**Your instructions**
Output exactly the lines that run from the line containing "cad_parts[node].hide_render = cad_parts[node].hide_viewport" through the line containing "obj.matrix_world = Matrix.Identity(4)", with both ends included.

**Material provided**
↓

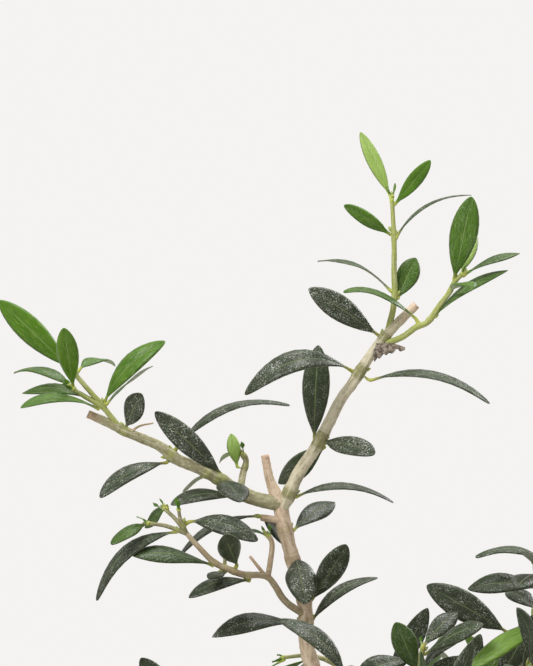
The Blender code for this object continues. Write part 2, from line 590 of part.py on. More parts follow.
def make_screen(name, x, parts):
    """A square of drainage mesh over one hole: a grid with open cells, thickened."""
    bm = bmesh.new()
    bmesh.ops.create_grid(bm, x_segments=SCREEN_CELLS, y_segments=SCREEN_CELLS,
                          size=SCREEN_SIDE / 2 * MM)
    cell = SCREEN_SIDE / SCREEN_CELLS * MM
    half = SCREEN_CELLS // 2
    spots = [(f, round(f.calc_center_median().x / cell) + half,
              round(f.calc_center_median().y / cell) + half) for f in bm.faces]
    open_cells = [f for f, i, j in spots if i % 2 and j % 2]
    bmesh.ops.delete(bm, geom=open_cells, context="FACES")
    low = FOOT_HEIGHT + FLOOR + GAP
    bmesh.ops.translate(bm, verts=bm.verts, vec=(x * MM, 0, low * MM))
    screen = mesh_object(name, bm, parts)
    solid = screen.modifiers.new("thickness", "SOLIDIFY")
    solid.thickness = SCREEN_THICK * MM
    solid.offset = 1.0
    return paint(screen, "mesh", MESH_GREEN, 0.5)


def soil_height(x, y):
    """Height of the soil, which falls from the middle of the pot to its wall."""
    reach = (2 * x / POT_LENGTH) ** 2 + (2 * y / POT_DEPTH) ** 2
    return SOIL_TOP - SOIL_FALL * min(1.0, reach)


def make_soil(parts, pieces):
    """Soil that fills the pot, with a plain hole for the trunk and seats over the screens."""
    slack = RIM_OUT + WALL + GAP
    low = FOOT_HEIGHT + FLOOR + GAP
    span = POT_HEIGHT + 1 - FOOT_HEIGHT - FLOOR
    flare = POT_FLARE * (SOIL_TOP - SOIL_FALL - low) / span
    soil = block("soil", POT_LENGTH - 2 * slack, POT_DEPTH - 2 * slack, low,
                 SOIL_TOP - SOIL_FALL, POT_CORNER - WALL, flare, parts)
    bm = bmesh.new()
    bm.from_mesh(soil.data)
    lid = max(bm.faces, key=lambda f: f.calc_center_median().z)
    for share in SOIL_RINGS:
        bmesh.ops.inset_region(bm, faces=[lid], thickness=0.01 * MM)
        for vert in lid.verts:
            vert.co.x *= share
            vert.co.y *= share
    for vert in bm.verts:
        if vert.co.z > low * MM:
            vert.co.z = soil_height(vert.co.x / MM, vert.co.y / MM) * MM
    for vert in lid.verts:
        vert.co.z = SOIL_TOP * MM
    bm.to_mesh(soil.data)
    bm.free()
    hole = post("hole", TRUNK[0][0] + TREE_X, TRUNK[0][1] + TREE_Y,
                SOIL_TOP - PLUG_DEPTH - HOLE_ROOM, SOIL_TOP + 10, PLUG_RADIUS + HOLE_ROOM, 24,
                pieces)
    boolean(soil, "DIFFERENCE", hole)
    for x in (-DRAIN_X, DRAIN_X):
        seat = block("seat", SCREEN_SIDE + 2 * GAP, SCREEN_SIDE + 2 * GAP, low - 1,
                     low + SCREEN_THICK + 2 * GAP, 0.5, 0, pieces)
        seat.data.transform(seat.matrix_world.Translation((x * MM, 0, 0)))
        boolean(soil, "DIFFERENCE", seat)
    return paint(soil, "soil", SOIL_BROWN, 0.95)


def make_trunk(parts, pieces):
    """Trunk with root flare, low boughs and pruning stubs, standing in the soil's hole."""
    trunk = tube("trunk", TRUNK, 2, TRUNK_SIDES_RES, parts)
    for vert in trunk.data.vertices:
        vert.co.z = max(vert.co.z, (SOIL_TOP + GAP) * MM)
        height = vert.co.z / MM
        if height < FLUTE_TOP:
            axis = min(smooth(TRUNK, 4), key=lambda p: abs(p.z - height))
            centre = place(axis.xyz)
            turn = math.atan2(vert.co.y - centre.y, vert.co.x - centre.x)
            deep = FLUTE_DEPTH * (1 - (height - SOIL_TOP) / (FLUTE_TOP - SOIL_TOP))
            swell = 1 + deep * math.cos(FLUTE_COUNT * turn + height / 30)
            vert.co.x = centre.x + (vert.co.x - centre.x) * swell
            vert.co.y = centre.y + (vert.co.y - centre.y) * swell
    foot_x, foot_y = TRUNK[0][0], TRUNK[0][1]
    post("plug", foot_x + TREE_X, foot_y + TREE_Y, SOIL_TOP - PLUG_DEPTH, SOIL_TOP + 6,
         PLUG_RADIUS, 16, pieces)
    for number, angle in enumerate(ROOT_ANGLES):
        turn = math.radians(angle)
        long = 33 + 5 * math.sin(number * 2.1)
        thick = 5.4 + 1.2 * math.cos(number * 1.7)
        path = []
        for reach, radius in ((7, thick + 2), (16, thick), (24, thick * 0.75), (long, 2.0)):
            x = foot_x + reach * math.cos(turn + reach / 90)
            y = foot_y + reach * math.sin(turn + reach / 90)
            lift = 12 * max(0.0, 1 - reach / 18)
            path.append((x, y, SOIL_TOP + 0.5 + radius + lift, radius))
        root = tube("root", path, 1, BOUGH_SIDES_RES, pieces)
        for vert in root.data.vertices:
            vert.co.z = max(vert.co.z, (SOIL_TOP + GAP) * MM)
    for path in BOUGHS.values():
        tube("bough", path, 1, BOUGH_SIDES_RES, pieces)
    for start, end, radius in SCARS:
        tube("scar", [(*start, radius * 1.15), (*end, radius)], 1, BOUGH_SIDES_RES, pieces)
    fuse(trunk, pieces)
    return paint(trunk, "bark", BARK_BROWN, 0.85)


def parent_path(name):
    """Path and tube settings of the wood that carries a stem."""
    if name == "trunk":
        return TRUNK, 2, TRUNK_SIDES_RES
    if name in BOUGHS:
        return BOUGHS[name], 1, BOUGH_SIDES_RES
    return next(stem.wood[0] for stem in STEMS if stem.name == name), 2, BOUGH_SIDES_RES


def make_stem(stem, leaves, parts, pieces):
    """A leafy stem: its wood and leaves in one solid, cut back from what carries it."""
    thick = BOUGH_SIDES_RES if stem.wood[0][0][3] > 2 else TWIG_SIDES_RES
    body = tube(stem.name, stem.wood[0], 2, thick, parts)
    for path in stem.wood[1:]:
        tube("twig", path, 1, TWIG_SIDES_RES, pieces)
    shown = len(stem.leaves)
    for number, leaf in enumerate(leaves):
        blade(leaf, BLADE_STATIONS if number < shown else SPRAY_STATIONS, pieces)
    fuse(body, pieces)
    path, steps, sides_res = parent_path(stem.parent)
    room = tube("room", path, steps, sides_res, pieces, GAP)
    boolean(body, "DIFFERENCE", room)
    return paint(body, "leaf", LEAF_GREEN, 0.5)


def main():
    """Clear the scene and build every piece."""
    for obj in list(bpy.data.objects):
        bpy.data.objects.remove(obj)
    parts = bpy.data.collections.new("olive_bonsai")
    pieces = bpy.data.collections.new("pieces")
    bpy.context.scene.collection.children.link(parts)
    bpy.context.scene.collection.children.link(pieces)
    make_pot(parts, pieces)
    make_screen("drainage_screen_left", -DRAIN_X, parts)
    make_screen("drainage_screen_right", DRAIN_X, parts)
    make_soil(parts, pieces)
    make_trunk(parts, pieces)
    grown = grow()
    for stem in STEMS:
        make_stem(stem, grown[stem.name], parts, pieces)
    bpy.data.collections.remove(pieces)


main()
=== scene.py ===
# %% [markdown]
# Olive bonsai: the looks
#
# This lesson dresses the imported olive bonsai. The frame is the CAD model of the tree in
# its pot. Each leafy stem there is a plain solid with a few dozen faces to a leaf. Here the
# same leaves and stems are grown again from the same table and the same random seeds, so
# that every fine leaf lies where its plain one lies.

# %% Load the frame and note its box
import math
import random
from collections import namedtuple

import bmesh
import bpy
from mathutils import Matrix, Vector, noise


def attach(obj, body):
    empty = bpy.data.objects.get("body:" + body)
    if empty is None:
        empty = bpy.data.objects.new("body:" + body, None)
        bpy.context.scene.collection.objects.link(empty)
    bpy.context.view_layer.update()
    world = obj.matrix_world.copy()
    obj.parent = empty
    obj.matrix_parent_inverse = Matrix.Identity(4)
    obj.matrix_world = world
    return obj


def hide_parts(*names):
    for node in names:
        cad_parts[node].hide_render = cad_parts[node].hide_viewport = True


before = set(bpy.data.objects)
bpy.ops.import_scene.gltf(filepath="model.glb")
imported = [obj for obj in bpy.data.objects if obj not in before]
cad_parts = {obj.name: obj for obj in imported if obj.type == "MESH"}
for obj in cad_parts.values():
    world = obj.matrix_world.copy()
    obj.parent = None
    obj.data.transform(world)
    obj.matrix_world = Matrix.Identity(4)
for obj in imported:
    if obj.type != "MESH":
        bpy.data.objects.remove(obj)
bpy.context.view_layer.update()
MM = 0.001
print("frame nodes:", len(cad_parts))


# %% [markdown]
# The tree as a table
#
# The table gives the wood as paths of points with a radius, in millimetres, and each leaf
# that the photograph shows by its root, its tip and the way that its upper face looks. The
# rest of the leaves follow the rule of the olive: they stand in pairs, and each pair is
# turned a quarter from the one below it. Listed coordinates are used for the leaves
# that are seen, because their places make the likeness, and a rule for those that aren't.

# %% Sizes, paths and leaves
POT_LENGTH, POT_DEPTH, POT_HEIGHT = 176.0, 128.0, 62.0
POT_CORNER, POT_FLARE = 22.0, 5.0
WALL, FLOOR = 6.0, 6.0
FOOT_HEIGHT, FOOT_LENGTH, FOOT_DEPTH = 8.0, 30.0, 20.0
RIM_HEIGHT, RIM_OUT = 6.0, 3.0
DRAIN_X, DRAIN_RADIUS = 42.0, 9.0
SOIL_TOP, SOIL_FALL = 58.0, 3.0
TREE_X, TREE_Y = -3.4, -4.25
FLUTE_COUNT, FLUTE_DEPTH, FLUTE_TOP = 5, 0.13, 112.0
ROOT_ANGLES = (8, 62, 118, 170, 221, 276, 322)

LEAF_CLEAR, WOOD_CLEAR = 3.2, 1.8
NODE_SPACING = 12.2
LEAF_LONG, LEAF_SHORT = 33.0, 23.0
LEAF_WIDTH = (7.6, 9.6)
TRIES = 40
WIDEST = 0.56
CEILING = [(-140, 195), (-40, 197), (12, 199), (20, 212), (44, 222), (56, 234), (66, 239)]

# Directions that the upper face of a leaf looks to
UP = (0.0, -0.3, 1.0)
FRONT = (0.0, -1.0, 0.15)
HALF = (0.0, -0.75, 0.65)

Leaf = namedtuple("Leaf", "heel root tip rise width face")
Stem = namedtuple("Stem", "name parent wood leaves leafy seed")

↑

**Result**
        cad_parts[node].hide_render = cad_parts[node].hide_viewport = True


before = set(bpy.data.objects)
bpy.ops.import_scene.gltf(filepath="model.glb")
imported = [obj for obj in bpy.data.objects if obj not in before]
cad_parts = {obj.name: obj for obj in imported if obj.type == "MESH"}
for obj in cad_parts.values():
    world = obj.matrix_world.copy()
    obj.parent = None
    obj.data.transform(world)
    obj.matrix_world = Matrix.Identity(4)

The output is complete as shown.